# How to catch frogs



## SNAKEMANVET (Dec 14, 2011)

I have someone getting my frogs.What's the best way to catch frogs in a large viv.When I open the top they scatter and hide.


----------



## frog dude (Nov 11, 2011)

Use a clear plastic tube. The can't see it coming, so they jump right into it when it touches them. You have to make sure they will actually jump into the tube, so put the tube right in front of there face and keep moving it closer to it's head until the frog jumps right into it.


----------



## jbherpin (Oct 16, 2009)

I generally have to disassemble at least a significant portion of the viv to collect all the frogs, but that was for thumbs. Tincs and larger frogs you can coax to simply jump in a ff cup.


----------



## ivas (Jan 24, 2009)

I just went through this (http://www.dendroboard.com/forum/general-discussion/93566-catching-particularly-shy-fast-frogs.html). 

For bold frogs, I just use a piece of acrylic tube or a deli cup and nudge them until they jump in. Easy as pie... 
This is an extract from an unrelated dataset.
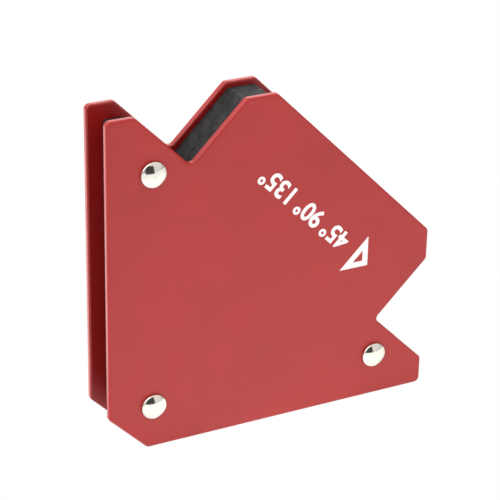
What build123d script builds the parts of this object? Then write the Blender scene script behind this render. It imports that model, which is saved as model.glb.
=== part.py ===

Catching the more secretive frogs, however, requires patience and creativity! Try not to disturb them too much at one sitting, or they would go into hiding for days. The best way to catch my skittish frogs turned out to be a "trap." I'd set a container lid under their cocohut with a piece of banana to attract flies. I'd close the container over the cocohut when I saw a frog in there, and move the frog, container with lid attached, and coconut into the new container as one unit. Someone replying to that thread that I linked too also talks about a "bottle trap" that sounds promising but did not work for me.


----------



## SNAKEMANVET (Dec 14, 2011)

I will try the container trick.I have a canopy on my viv and as soon as I open it they are gone into hideing.Trying to find 4 frogs in a 240 gallon viv isn't fun.


----------



## Pumilo (Sep 4, 2010)

A clear "frog tube" works great for me. Much better than a deli cup. Plus you can get it into tighter spots.


----------



## GP dynamite (Feb 19, 2013)

I hold a deli cup with some sphagnum and coax them to jump in. They aren't very bright. The acrylic or plastic clear tube is great for the smaller frogs.


----------



## Brian317 (Feb 11, 2011)

Frog tube works great with me! I have 2 different sizes so I can easily catch both larger and smaller frogs with ease!!!


----------



## jruffing46 (Jul 10, 2008)

I choose to remove frogs at night with a flashlight. I find where they like to sleep, hopefully a film can or bromeliad that is easily removed, and take it out.


----------



## whitethumb (Feb 5, 2011)

any pics of these "frog tubes"? thanks


----------



## Pumilo (Sep 4, 2010)

whitethumb said:


> any pics of these "frog tubes"? thanks


It's just a tube. Picture a paper towel tube, but clear.


----------



## DutchScum (Jan 11, 2012)

i remeber seeing people using aquarium nets to catch them

how safe is that way?


----------



## jbherpin (Oct 16, 2009)

DutchScum said:


> i remeber seeing people using aquarium nets to catch them
> 
> how safe is that way?


I have used the brine shrimp nets wetted without issue. The fabric is very soft particulary when wet.


----------



## Steverd (Sep 4, 2011)

Can someone please make a video of this in action?
I think it would be pretty helpful!

Steve


----------



## SNAKEMANVET (Dec 14, 2011)

I have removed the two big stumps,the frogs would hide in them.Hopefully this help when time comes to catch them.


----------



## SNAKEMANVET (Dec 14, 2011)

I have removed the two big stumps,the frogs would hide in them.Hopefully this help when time comes to catch them.


----------